Article de Renaud Camus envoyé au journal Le Temps, de Genève, le 2 mai 2000.
Ce n'est pas sans une amère stupéfaction que je lis dans votre édition du 27 avril, en sous-titre, à propos de "l'Affaire Camus" : « Les Editions Fayard et l'écrivain lui-même se taisent. » Pour les Editions Fayard je ne saurais dire, mais je puis vous assurer que pour ma part je ne me tais pas du tout. Seulement c'est comme si je me taisais, car aucun des communiqués que je puis émettre, aucun des articles que j'envoie à la presse, nulle des explications ou commentaire que je puis fournir ne sont jamais publiés. Ou bien c'est sous une forme tellement tronquée, tellement biaisée, que ça ne fait qu'aggraver mon cas.
La structure est celle du cauchemar. On crie, mais aucun bruit ne sort. On court, mais on n'avance pas d'un pas. Alors s'il faut en plus lire dans Le Temps qu'on se tait !
Je me permets de vous faire tenir ci-joint, à titre d'exemple, un article envoyé au Monde, qui vient de refuser de le publier, sans donner de raison jusqu'à présent.
Je dois préciser que je suis aux Etats-Unis, non pas en fuite ou en exil, mais pour un colloque à Yale sur mes travaux, qui vient de s'achever ; et pour une tournée de conférences dans diverses universités. Mais cela n'est pas suffisante explication pour qu'on puisse croire que je me taise.
Autre exemple de la "structure de cauchemar" de ma situation.
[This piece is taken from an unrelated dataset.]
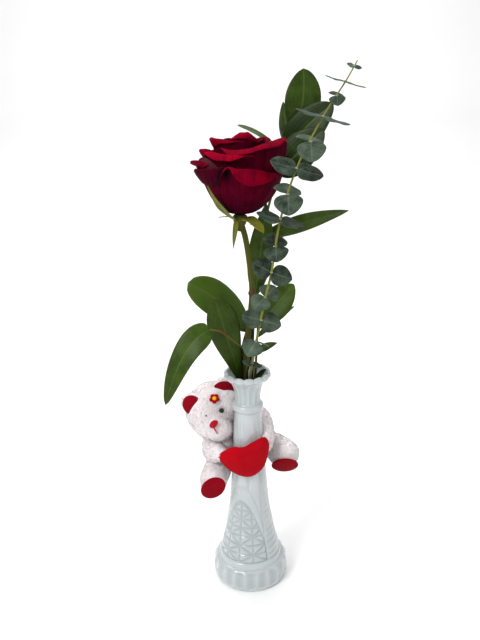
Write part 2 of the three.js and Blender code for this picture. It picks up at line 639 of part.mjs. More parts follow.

Vous écrivez qu'Alain Finkielkraut, intellectuel que je respecte et auquel j'ai souvent exprimé mon accord, déclare "son indignation devant une façon de penser qui réduit les êtres à leur origine ou à leur provenance." Où est la déformation, ici ? Avez-vous mal compris Finkielkraut ? Finkielkraut m'a-t-il mal entendu ? En tout cas, pour tâcher de rétablir la vérité sur un point parmi cent, je puis vous assurer solennellement - mais publierez-vous mes propos ? Vous seriez bien les seuls ! - que rien n'est plus éloigné de ma pensée que de vouloir " réduire les êtres à leur origine". Je crois que l'origine est un élément important d'une personnalité et de l'élaboration du sens ; et qu'il y a de l'obscurantisme à vouloir l'écarter, comme à éliminer quoi que ce soit qui puisse aider à la compréhension du monde, des groupes et des individus ; mais qu'elle n'est qu'un élément parmi de nombreux autres, bien entendu.
J'ajouterai que l'origine, pour moi, toute origine sans exception, est toujours une raison d'aimer. Si un monde désoriginé m'inspire peu d'envie, c'est parce que l'origine est à mes yeux l'une des plus précieuses saveurs des êtres, et des pensées, et des phrases, dont j'aime qu'elles charrient un peu de leur terre, et de leurs ciels, et de leur histoire. J'ai peu de goût pour la pensée abstraite. Je n'y crois pas. Que l'origine des êtres et des idées soit perceptible, c'est un motif pour les aimer davantage, jamais pour les aimer moins.